Ah, lovely lavendre . . . Yes, this is a post about scarves, not to worry.
First a confession: I have almost no silk scarves. I am not a collector, or a lover of those iconic Hermes squares. There I’ve said it.
Many of you are probably wondering whether I’m missing an important accessory gene. Maybe. But this is the way I look at it, I can buy more of the cashmere scarves and shawls I love and in which I swaddle myself daily from September through April.
As well as my cashmeres I have a collection of filmy wool scarves and a few linen and cotton ones “just in case” for the warmer months. I’m thinking perhaps I should be talking to a professional — from the medical community — about my apparent need to wrap up my neck. And, it’s important that I clarify, I was wearing scarves long before I felt bad about my neck.
You asked how I store my scarves. They are arranged by color and fabric on the shelves of my closet. I do have a couple of silk squares, which I never wear, that sit up there as well. (As I may have mentioned before — on several occasions no doubt: What’s with my emotional attachment to things I don’t even remember I own? That too could be a medical question.)
|I use organdy sacks, like the one above, filled with lavender from the garden. (They also make pretty gift “wrapping” options. To hide the contents, simply line the interior with tissue paper, coloured or not.)|
To keep the moths away, I slip sachets of lavender amongst the scarves plus a few of those pretty silk ribbon-laced batons.
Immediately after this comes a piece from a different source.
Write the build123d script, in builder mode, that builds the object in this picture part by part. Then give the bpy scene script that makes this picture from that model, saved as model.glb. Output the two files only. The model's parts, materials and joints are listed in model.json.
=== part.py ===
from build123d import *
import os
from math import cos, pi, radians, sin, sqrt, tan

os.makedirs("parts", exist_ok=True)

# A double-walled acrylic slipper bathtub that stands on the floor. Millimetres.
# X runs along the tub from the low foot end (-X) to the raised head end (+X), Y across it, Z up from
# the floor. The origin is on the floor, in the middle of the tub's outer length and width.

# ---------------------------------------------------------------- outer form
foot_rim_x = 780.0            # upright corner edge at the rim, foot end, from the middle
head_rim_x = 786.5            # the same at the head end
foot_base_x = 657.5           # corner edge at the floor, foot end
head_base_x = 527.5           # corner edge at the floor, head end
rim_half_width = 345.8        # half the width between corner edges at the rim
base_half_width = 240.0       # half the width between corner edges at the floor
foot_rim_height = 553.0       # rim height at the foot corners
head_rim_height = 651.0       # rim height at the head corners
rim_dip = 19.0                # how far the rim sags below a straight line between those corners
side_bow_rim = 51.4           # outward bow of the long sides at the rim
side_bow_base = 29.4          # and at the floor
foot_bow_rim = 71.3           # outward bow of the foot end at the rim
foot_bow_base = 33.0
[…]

Since we have lots of lavender in the garden, I buy little organdy sacks and fill them with the “petals” and then sprinkle the contents with lavender oil. I’ve read, and been told, that the oil is more potent for the anti-moth purpose.
Not only does everything smell wonderful, but also the objects that hold the lavender are pleasingly pretty snuggled up against the scarves.
|Every time I visit my best French friend in Provence I come home with dozens of these sweet sachets. I never give a scarf as a gift without tucking one inside the package.|
The batons and sachets are also scattered about the linen closet, both can be refreshed by adding more oil. If you really love its fresh fragrance, a few drops of lavender oil in the softener compartment of the clothes washer when you’re washing sheets and towels makes for a divine indulgence. And, remember, lavender is a marvelous sleep enhancing remedy.
|These anti-moth papers from Colibri, though not lovely to look at, seem interesting. Click here for details.|
As I re-read for typos, which I’ll probably miss until later tonight, I’m realizing that my scarves on shelves with lavender is not the most creative DIY in the world, but it’s what I do. It’s pleasing to me to see them all lined up and the presentation often gives me ideas of how I might want to dress for the day and then of course there is the perfume that wafts out of the closet. Simple and simply lovely.